You are viewing a plain text version of this content. The canonical link for it is here.
Posted to user@spark.apache.org by vinod kumar <vi...@gmail.com> on 2015/07/10 06:35:02 UTC
Caching in spark
Hi Guys,
Can any one please share me how to use caching feature of spark via spark
sql queries?
-Vinod
Re: Caching in spark
Posted by Akhil Das <ak...@sigmoidanalytics.com>.
There was a discussion happened on that earlier, let me re-post it for you.
For the following code:
val *df* = sqlContext.parquetFile(path)
*df* remains columnar (actually it just reads from the columnar Parquet
file on disk).
For the following code:
val *cdf* = df.cache()
*cdf* is also columnar but that's different from Parquet.

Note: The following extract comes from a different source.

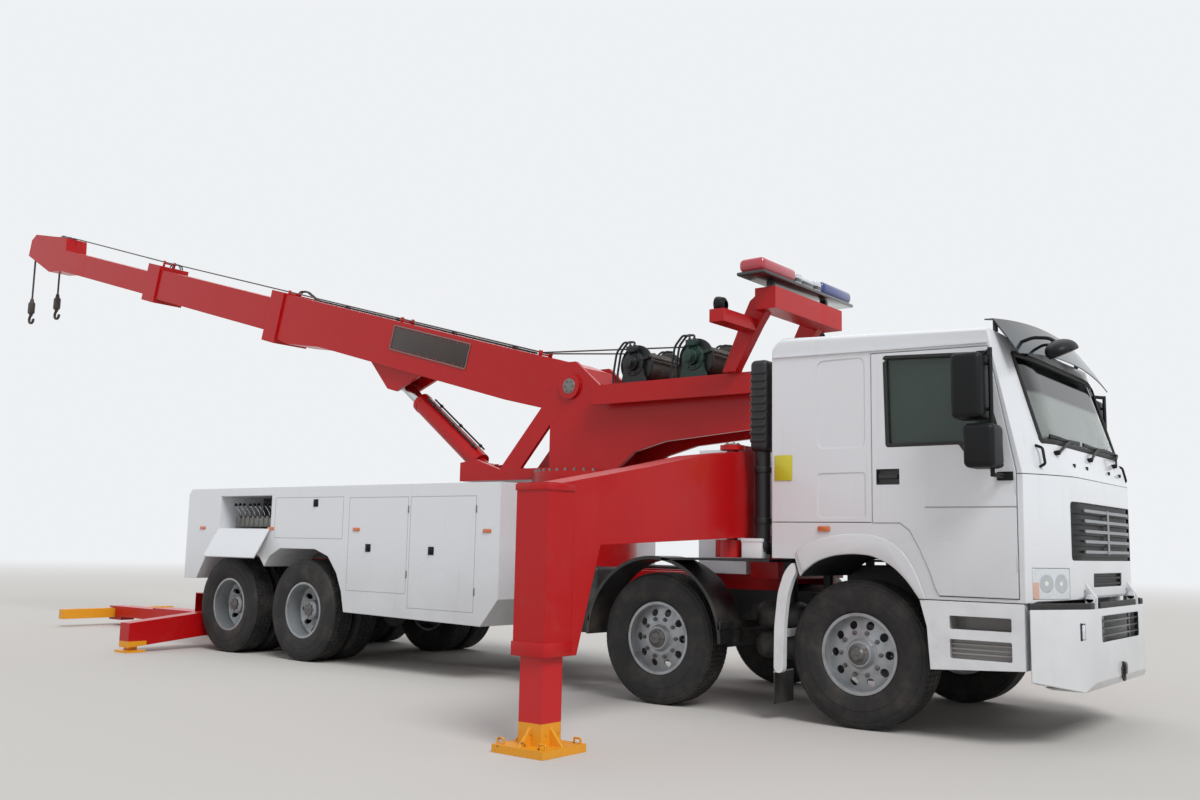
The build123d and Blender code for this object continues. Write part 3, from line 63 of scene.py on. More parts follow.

When a DataFrame
is cached, Spark SQL turns it into a private in-memory columnar format.
Some more details about the in-memory columnar structure: it's columnar,
but much simpler than the one Parquet uses. The columnar byte arrays are
split into batches with a fixed row count (configured by "
spark.sql.inMemoryColumnarStorage.batchSize"). Also, each column is
compressed with a compression scheme chose according to the data type and
statistics information of that column. Supported compression schemes
include RLE, DeltaInt, DeltaLong, BooleanBitSet, and DictionaryEncoding.
You may find the implementation here:
https://github.com/apache/spark/tree/master/sql/core/src/main/scala/org/apache/spark/sql/columnar
This was originally written by Cheng.
Thanks
Best Regards
On Sun, Jul 12, 2015 at 11:37 PM, Ruslan Dautkhanov <da...@gmail.com>
wrote:
> Hi Akhil,
>
> It's interesting if RDDs are stored internally in a columnar format as
> well?
> Or it is only when an RDD is cached in SQL context, it is converted to
> columnar format.
> What about data frames?
>
> Thanks!
>
>
> --
> Ruslan Dautkhanov
>
> On Fri, Jul 10, 2015 at 2:07 AM, Akhil Das <ak...@sigmoidanalytics.com>
> wrote:
>
>>
>> https://spark.apache.org/docs/latest/sql-programming-guide.html#caching-data-in-memory
>>
>> Thanks
>> Best Regards
>>
>> On Fri, Jul 10, 2015 at 10:05 AM, vinod kumar <vi...@gmail.com>
>> wrote:
>>
>>> Hi Guys,
>>>
>>> Can any one please share me how to use caching feature of spark via
>>> spark sql queries?
>>>
>>> -Vinod
>>>
>>
>>
>
Re: Caching in spark
Posted by Ruslan Dautkhanov <da...@gmail.com>.
Hi Akhil,
It's interesting if RDDs are stored internally in a columnar format as well?
Or it is only when an RDD is cached in SQL context, it is converted to
columnar format.
What about data frames?
Thanks!
--
Ruslan Dautkhanov
On Fri, Jul 10, 2015 at 2:07 AM, Akhil Das <ak...@sigmoidanalytics.com>
wrote:
>
> https://spark.apache.org/docs/latest/sql-programming-guide.html#caching-data-in-memory
>
> Thanks
> Best Regards
>
> On Fri, Jul 10, 2015 at 10:05 AM, vinod kumar <vi...@gmail.com>
> wrote:
>
>> Hi Guys,
>>
>> Can any one please share me how to use caching feature of spark via spark
>> sql queries?
>>
>> -Vinod
>>
>
>
Re: Caching in spark
Posted by Akhil Das <ak...@sigmoidanalytics.com>.
https://spark.apache.org/docs/latest/sql-programming-guide.html#caching-data-in-memory
Thanks
Best Regards
On Fri, Jul 10, 2015 at 10:05 AM, vinod kumar <vi...@gmail.com>
wrote:
> Hi Guys,
>
> Can any one please share me how to use caching feature of spark via spark
> sql queries?
>
> -Vinod
>